As the name implies, though, the key of the game is really getting into the net and putting away the volley or smashing the overhead. That’s where points are won and lost and in SCT3 strong net play really is rewarded.
The game also offers plenty of playing options. In addition to a tutorial, you can play in exhibition mode, which is a quick one-on-one or one-v-computer match, or in arcade mode which puts you into a short five-match circuit.
If you are really into it, you can test your skills by embarking on a pro career. Through pro career mode you create and customize your own player, choosing his appearance, clothing, playing style and skills. You start out on the circuit ranked No. 250 in the world with a goal of working toward No. 1. There’s a lot to it and too complicated to get into in full detail here, but you have to select your playing schedule and accumulate points, prize money in hopes of improving your level/ranking which in turn allows you to purchase/acquire more playing skills like more power or accuracy.
Once you build up your player level, SCT3 gives you the ability to compete against other gamers online, provided you have an XBOX Live subscription of course.
There are also several on-court features that stand SCT3 apart from its competition.
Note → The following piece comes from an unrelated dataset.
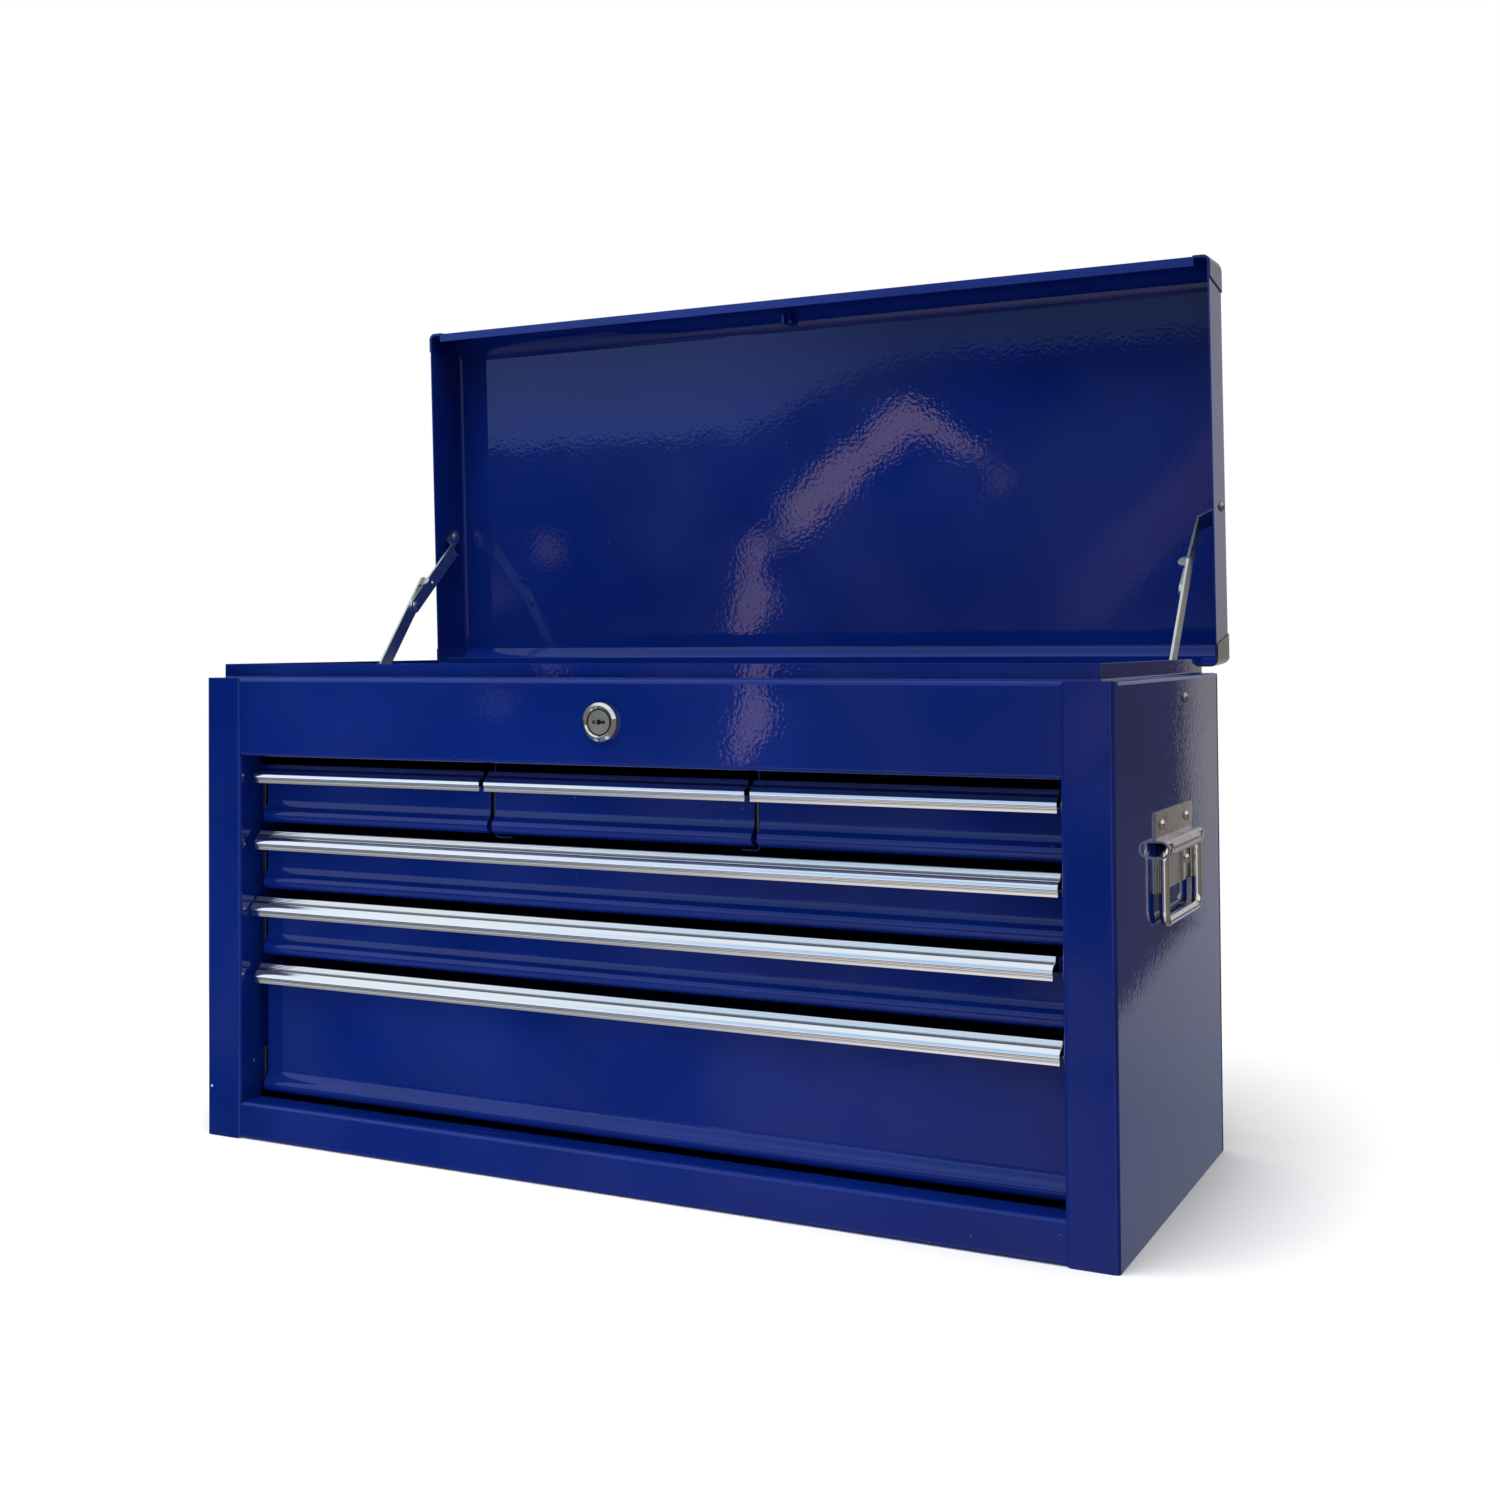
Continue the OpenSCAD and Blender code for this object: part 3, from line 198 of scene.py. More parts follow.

The game incorporates a challenge system you can use if you feel you got hooked by a bad call, though when you win a challenge on a shot that’s a clear-cut winner evidently the point must be replayed.
As points conclude you can press a button and have your player throw his racquet or give a fist pump or even taunt your opponent. I even noticed that after I, playing as Henin, beat computer Sharapova, the handshake, if you could even call it that, at the net was exceptionally cold! There was no pat on the back like I saw at the conclusion of Rafa/Roger. Intended or not, it was a good touch!
And in addition to singles play you also have the choice of playing doubles.
All in all, Smash Court Tennis 3 is great fun if you are looking for a quality tennis game simulation that features easy gameplay without all the crazy, unrealistic special effects.